## start

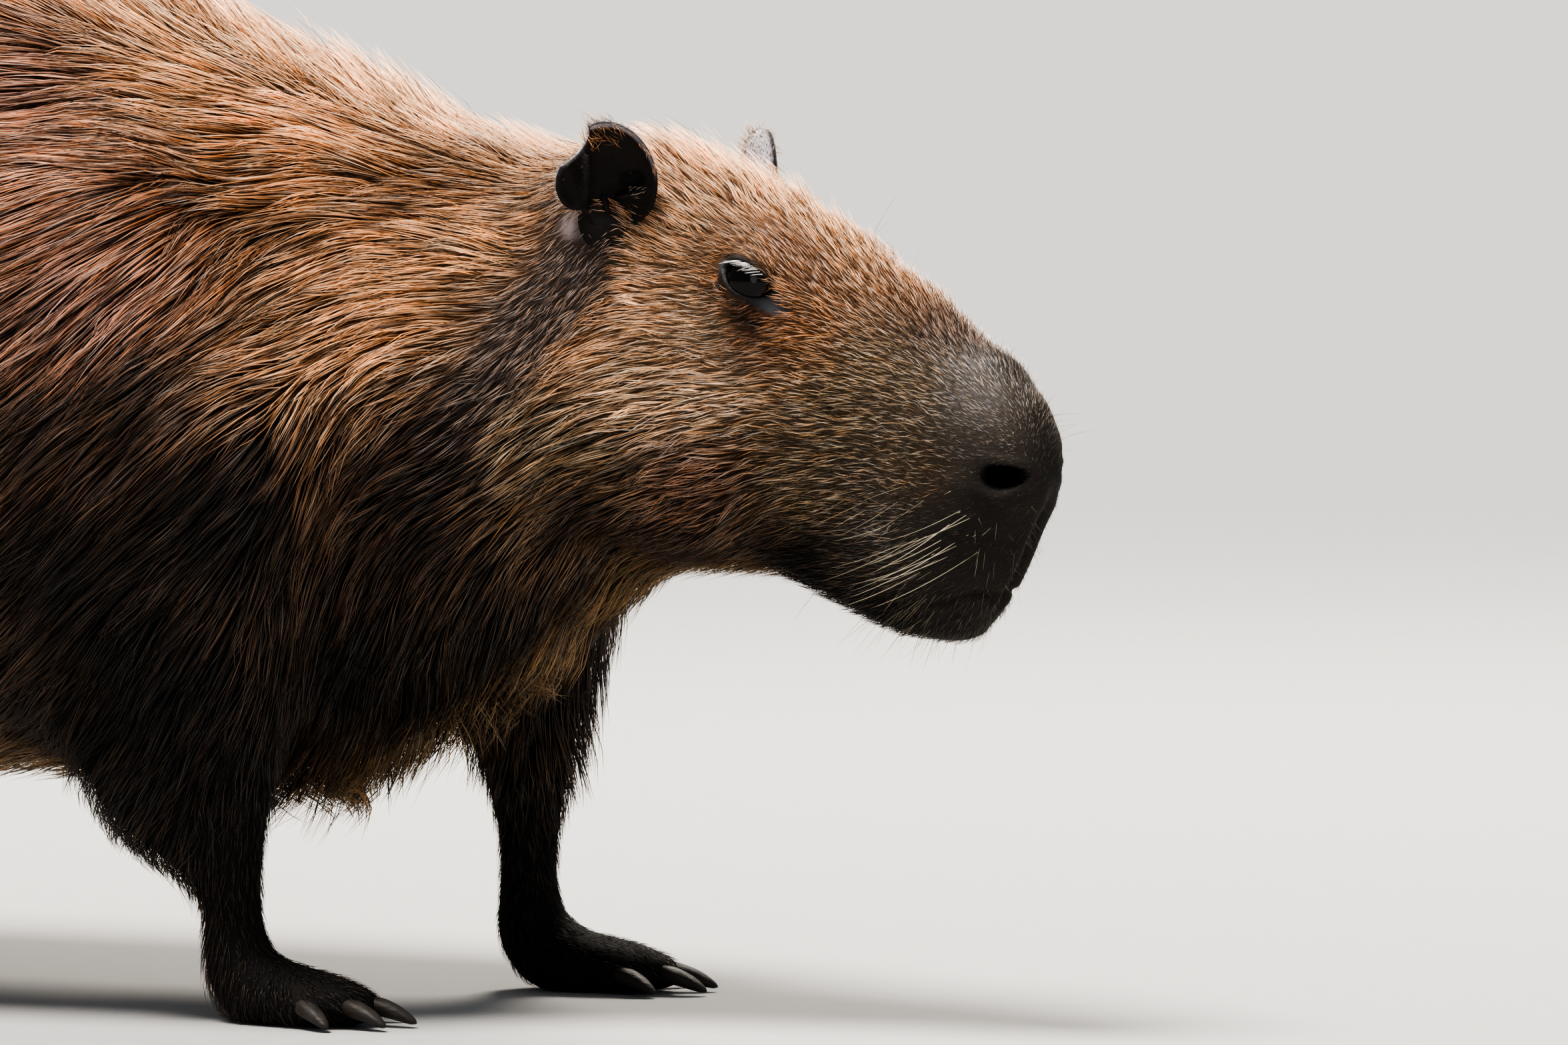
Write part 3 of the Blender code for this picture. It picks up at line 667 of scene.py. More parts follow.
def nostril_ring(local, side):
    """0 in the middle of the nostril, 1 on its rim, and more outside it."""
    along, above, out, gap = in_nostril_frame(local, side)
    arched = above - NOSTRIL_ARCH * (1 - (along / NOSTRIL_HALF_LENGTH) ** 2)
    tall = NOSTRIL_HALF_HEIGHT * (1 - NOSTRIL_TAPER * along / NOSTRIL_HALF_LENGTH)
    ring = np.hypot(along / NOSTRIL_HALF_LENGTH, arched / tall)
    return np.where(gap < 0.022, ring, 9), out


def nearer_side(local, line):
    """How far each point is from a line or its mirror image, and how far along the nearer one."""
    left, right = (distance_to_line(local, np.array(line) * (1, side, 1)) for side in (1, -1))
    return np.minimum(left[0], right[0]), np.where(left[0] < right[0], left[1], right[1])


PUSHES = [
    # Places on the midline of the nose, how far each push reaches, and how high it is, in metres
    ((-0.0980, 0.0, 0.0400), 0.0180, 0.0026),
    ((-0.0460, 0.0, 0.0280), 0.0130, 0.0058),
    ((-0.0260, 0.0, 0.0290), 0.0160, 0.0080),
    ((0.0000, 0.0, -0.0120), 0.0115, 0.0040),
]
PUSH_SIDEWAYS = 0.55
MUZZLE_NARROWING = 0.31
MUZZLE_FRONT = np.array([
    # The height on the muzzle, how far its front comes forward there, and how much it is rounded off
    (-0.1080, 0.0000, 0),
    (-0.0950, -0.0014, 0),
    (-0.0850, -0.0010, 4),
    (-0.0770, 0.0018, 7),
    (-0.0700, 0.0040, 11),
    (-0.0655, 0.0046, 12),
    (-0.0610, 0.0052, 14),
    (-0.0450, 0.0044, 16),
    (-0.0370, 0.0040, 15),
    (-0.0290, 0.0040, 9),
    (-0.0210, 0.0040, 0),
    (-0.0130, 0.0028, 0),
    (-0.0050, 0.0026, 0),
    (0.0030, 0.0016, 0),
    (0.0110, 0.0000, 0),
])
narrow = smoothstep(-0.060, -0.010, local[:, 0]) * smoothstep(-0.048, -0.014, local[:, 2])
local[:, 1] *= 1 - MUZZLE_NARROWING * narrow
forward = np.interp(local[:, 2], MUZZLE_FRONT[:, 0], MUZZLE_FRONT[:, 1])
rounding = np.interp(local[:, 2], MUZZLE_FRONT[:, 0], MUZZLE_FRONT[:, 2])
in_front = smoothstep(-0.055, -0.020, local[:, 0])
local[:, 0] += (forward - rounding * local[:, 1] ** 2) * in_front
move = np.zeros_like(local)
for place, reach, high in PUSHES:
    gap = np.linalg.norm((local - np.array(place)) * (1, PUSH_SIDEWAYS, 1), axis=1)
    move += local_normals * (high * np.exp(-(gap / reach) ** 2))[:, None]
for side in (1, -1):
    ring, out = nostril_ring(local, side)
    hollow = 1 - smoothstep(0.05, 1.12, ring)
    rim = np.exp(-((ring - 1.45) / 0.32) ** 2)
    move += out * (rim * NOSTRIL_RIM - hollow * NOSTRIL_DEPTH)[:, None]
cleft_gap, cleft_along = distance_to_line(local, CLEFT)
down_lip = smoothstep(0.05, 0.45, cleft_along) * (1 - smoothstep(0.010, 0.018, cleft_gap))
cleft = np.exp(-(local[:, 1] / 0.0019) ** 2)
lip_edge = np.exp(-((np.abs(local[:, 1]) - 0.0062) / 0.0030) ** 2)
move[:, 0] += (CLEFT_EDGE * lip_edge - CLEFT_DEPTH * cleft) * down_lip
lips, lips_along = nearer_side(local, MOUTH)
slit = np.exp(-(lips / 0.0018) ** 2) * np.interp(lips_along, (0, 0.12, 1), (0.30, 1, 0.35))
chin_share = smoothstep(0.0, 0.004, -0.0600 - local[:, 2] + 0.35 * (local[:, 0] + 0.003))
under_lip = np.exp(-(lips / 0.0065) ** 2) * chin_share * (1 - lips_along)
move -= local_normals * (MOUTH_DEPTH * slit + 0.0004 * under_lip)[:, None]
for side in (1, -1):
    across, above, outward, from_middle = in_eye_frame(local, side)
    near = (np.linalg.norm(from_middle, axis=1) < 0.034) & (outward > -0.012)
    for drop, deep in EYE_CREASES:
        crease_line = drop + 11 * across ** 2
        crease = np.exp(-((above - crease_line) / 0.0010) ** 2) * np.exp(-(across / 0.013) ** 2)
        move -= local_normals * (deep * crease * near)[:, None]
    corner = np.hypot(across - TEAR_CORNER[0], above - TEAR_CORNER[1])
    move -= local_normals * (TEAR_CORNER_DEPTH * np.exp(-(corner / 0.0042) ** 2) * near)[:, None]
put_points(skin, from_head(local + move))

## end

## [PROBLEM DETAILS]
In this exercise, copy only the lines from the opening line of the material through the line where "return np.minimum(left[0], right[0]), np.where(left[0]" appears.

## [ANSWER IN FULL]
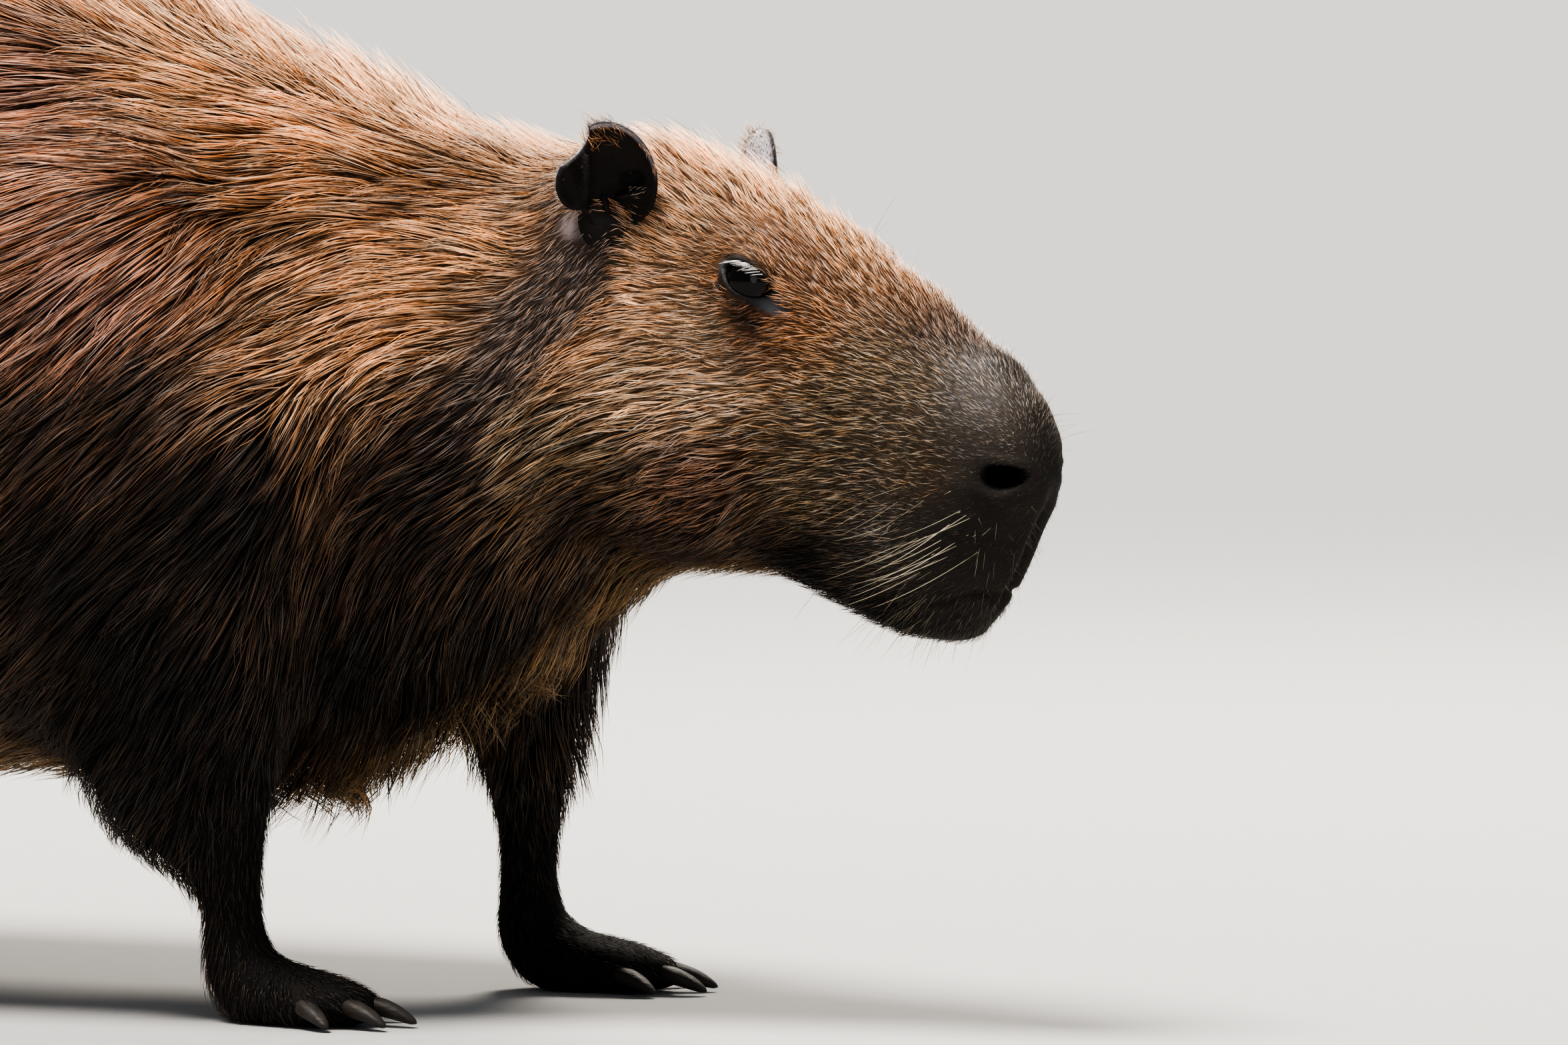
Write part 3 of the Blender code for this picture. It picks up at line 667 of scene.py. More parts follow.
def nostril_ring(local, side):
    """0 in the middle of the nostril, 1 on its rim, and more outside it."""
    along, above, out, gap = in_nostril_frame(local, side)
    arched = above - NOSTRIL_ARCH * (1 - (along / NOSTRIL_HALF_LENGTH) ** 2)
    tall = NOSTRIL_HALF_HEIGHT * (1 - NOSTRIL_TAPER * along / NOSTRIL_HALF_LENGTH)
    ring = np.hypot(along / NOSTRIL_HALF_LENGTH, arched / tall)
    return np.where(gap < 0.022, ring, 9), out


def nearer_side(local, line):
    """How far each point is from a line or its mirror image, and how far along the nearer one."""
    left, right = (distance_to_line(local, np.array(line) * (1, side, 1)) for side in (1, -1))
    return np.minimum(left[0], right[0]), np.where(left[0] < right[0], left[1], right[1])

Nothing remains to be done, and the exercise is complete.